The determinations of Providence are always wise, often inscrutable; and, though its decrees appear to bear hard upon us at times, is nevertheless meant for gracious purposes. - GEORGE WASHINGTON, letter to Bryan Fairfax, March 1, 1778
Gospel Text: (MK 8:22-26)
When Jesus and his disciples arrived at Bethsaida,
people brought to him a blind man and begged Jesus to touch him.
He took the blind man by the hand and led him outside the village.
Putting spittle on his eyes he laid his hands on the man and asked,
"Do you see anything?"
Looking up the man replied, "I see people looking like trees and walking."
Then he laid hands on the man's eyes a second time and he saw clearly;
his sight was restored and he could see everything distinctly.

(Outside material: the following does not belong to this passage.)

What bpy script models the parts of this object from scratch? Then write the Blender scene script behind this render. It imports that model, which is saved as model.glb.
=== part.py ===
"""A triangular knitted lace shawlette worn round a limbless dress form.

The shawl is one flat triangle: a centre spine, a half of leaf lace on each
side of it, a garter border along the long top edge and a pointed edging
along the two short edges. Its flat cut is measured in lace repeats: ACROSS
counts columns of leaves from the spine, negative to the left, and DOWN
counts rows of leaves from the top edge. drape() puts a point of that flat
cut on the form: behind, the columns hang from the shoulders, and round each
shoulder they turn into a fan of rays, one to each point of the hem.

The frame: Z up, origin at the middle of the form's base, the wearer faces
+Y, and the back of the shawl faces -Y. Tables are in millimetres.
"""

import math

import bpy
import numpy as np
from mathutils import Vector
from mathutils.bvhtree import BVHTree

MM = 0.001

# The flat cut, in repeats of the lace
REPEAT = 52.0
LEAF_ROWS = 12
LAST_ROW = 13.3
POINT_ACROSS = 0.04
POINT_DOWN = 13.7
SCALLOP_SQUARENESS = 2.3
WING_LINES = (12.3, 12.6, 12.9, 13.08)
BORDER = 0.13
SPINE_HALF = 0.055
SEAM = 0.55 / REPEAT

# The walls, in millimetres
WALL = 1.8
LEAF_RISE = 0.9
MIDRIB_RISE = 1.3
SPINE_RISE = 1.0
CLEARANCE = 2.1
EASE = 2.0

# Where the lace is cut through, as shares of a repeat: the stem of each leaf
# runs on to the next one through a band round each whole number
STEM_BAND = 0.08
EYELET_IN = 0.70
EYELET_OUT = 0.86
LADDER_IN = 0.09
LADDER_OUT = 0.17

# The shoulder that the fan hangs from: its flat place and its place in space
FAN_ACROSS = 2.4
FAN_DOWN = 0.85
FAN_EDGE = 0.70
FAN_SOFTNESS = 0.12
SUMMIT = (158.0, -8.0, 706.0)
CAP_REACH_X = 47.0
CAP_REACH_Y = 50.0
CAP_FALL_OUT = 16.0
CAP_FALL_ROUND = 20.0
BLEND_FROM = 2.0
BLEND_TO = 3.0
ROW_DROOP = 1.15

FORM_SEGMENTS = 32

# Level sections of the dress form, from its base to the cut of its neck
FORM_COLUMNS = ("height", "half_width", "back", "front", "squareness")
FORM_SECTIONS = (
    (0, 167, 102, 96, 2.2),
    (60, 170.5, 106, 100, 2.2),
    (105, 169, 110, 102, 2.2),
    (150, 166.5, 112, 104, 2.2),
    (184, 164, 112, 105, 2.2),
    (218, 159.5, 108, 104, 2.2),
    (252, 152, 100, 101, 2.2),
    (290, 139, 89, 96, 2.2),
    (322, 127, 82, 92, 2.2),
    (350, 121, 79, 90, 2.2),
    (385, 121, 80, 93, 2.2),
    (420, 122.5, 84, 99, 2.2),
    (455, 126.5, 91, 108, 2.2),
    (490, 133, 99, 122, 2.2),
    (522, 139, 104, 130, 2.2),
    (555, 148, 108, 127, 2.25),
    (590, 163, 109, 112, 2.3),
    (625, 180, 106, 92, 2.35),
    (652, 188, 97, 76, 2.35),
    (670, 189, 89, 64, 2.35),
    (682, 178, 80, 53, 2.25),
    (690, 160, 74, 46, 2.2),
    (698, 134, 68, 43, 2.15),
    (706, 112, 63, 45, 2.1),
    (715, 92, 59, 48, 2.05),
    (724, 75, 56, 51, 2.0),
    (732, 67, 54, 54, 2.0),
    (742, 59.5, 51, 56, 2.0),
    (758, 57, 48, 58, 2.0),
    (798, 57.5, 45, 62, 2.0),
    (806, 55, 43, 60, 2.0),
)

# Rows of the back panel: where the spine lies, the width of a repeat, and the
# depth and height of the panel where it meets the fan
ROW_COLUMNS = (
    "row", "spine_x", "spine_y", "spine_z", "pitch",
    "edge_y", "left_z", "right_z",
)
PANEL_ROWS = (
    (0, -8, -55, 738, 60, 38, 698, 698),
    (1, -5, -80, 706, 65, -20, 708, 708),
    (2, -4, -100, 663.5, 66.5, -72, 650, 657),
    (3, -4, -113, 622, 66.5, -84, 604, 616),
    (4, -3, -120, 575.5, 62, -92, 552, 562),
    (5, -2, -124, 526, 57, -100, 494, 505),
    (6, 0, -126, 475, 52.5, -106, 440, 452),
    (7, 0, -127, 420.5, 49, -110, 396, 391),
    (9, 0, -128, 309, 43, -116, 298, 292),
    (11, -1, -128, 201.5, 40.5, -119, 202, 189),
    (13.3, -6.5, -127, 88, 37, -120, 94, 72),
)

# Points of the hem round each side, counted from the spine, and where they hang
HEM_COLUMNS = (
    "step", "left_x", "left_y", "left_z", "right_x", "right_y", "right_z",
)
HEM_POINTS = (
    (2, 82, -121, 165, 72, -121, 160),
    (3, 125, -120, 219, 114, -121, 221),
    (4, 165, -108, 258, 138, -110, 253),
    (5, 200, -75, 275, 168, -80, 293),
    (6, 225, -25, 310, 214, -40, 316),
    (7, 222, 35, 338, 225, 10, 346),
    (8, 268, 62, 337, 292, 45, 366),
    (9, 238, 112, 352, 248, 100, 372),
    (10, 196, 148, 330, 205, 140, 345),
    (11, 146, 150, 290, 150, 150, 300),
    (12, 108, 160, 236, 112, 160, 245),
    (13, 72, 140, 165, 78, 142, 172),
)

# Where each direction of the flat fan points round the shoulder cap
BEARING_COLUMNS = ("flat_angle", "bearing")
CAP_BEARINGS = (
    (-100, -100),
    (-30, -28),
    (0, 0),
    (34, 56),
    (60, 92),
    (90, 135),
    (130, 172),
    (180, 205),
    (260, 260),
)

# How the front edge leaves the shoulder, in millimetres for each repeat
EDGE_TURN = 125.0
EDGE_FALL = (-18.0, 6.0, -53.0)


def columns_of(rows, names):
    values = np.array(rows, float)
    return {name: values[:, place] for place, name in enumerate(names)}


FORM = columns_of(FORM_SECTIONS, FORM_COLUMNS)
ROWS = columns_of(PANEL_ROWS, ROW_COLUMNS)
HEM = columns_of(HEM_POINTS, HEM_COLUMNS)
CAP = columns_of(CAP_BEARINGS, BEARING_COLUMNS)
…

Then he sent him home and said, "Do not even go into the village."
An obvious question leaps out from today’s Gospel narrative. Why did Jesus have to lay hands upon the blind man twice for him to see clearly? Doesn’t the fact that He did reveal some weakness or impotence on the part of Jesus?

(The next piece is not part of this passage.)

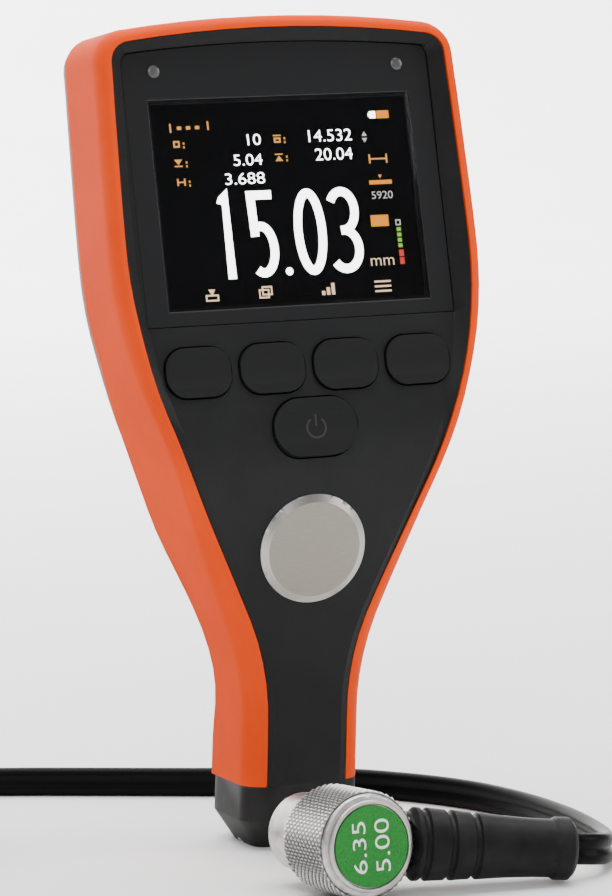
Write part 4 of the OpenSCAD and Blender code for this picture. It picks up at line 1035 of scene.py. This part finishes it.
# %% Mark on the power key
power_key = bpy.data.objects["fine_power_key"]
box_ends = [HEAD.inverted() @ Vector(c) for c in power_key.bound_box]
key_x = sum(c.x for c in box_ends) / 8
key_up = sum(c.y for c in box_ends) / 8
MARK_R, MARK_LINE, MARK_LIFT, ABOVE_KEY = 1.75, 0.34, 0.03, 3
into = (HEAD.to_3x3() @ Vector((0, 0, -1))).normalized()
ring = arc(key_x, key_up, MARK_R, MARK_R, 125, 415, 28)
bar = [(key_x, key_up + MARK_R * f) for f in (0.15, 0.45, 0.75, 1.05, 1.3)]
strokes = [ribbon(line, MARK_LINE, ABOVE_KEY, "stroke") for line in (ring, bar)]
mark = join(strokes, "power_mark")
for vertex in mark.data.vertices:
    hit, spot = power_key.ray_cast(vertex.co, into)[:2]
    if hit:
        vertex.co = spot - into * MARK_LIFT * MM
# Paler than the key's rubber: painted sheen for the light on the mark's moulded relief
key_mark_sheen = new_finish("key_mark_sheen", (0.02, 0.02, 0.021), rough=0.4)
vary(key_mark_sheen, grain(key_mark_sheen, 4000, 2), 0.35, 0.5)
paint(mark, key_mark_sheen)
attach(mark, body_of("power_key"))
print("power mark", len(mark.data.polygons), "faces")

# %% [markdown]
# The floor is a pale sheet that curves up far behind the gauge, so that there is
# no horizon. One edge of a plane is extruded upwards, and the fold is bevelled.


# %% Floor
FLOOR, RISE, SWEEP, SWEEP_STEPS = 6.0, 3.0, 1.6, 20


def pick_edges(piece, wanted):
    """Select the edges whose two ends both lie where they are wanted."""
    edit(piece)
    bpy.ops.mesh.select_mode(type="EDGE")
    bpy.ops.mesh.select_all(action="DESELECT")
    done()
    points = piece.data.vertices
    for edge in piece.data.edges:
        edge.select = all(wanted(points[v].co) for v in edge.vertices)


bpy.ops.object.select_all(action="DESELECT")
bpy.ops.mesh.primitive_plane_add(size=FLOOR, location=(0, 0, 0))
floor = bpy.context.object
floor.name = "floor"
pick_edges(floor, lambda place: place.y > 0)
edit(floor)
bpy.ops.mesh.extrude_region_move(TRANSFORM_OT_translate={"value": (0, 0, RISE)})
done()
pick_edges(floor, lambda place: place.y > 0 and place.z < RISE / 2)
edit(floor)
bpy.ops.mesh.bevel(offset=SWEEP, segments=SWEEP_STEPS, affect="EDGES")
bpy.ops.mesh.select_all(action="SELECT")
bpy.ops.mesh.faces_shade_smooth()
done()
paper = new_finish("pale_paper", (0.88, 0.88, 0.87), rough=0.8)
tint(paper, grain(paper, 12, 2), (0.87, 0.87, 0.86), (0.89, 0.89, 0.88))
paint(floor, paper)
print("floor", len(floor.data.polygons), "faces")


# %% [markdown]
# A product photo is lit by large soft boxes. The key light stands in front, a
# little to the left, so that the front and the orange flank are evenly lit. A fill
# opens the right side, a wide box overhead whitens the floor round the gauge, and
# the strongest one, behind it, lights only the far sheet.


# %% Light
def soft_box(name, place, aim, size, power):
    """A rectangle of light at a place, turned towards what it should light."""
    data = bpy.data.lights.new(name, "AREA")
    data.shape = "RECTANGLE"
    data.size, data.size_y = size
    data.energy = power
    lamp = bpy.data.objects.new(name, data)
    bpy.context.scene.collection.objects.link(lamp)
    way = (Vector(aim) - Vector(place)).normalized()
    lamp.location = place
    lamp.rotation_euler = way.to_track_quat("-Z", "Y").to_euler()
    print("soft box", name, power, "W")


soft_box("key", (-0.45, -1.0, 0.8), (0, 0, 0.07), (0.6, 0.6), 5.5)
soft_box("fill", (0.95, -0.5, 0.5), (0, 0, 0.07), (0.6, 0.6), 5)
soft_box("overhead", (0.05, 0.15, 1.1), (0, 0, 0.05), (1.2, 1.2), 28)
soft_box("backdrop", (0, 1.3, 1.6), (0, 2.8, 0.3), (3.0, 1.2), 260)
world = bpy.data.worlds.new("studio")
bpy.context.scene.world = world
world.use_nodes = True
sky = world.node_tree.nodes["Background"]
sky.inputs["Color"].default_value = (0.95, 0.96, 1.0, 1)
sky.inputs["Strength"].default_value = 0.3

There is an assumption within this latter question: that Jesus could not have healed the blind man by a single laying on of hands. But if Jesus could have done this, why did He not?
This question (neither Jesus Himself nor the evangelist specifies why Jesus laid hands upon the blind man twice) points to a general theological principle about God: that is, that God does not always effect His Providential Will in the most direct manner possible. In other words, God does not always choose to manifest His power in the briefest, most direct and most “efficient” manner possible.
This principle does not answer the question of why God acts as He does. But the truth behind this principle is related to another, that God sometimes chooses as the agents of His Will not the strongest, brightest, or best qualified. God has a love for the poor, the simple, and the feeble.
To return again to today’s Gospel narrative: perhaps Jesus wanted to foster perseverance within the blind man. Perhaps Jesus wanted the blind man to desire healing more deeply. Perhaps Jesus wanted the blind man to appreciate fully the gift he was being given. Regardless, the unfolding of God’s Providential Will, whether or not it takes the form we think it should, reveals God’s love to us even in the manner in which it’s revealed.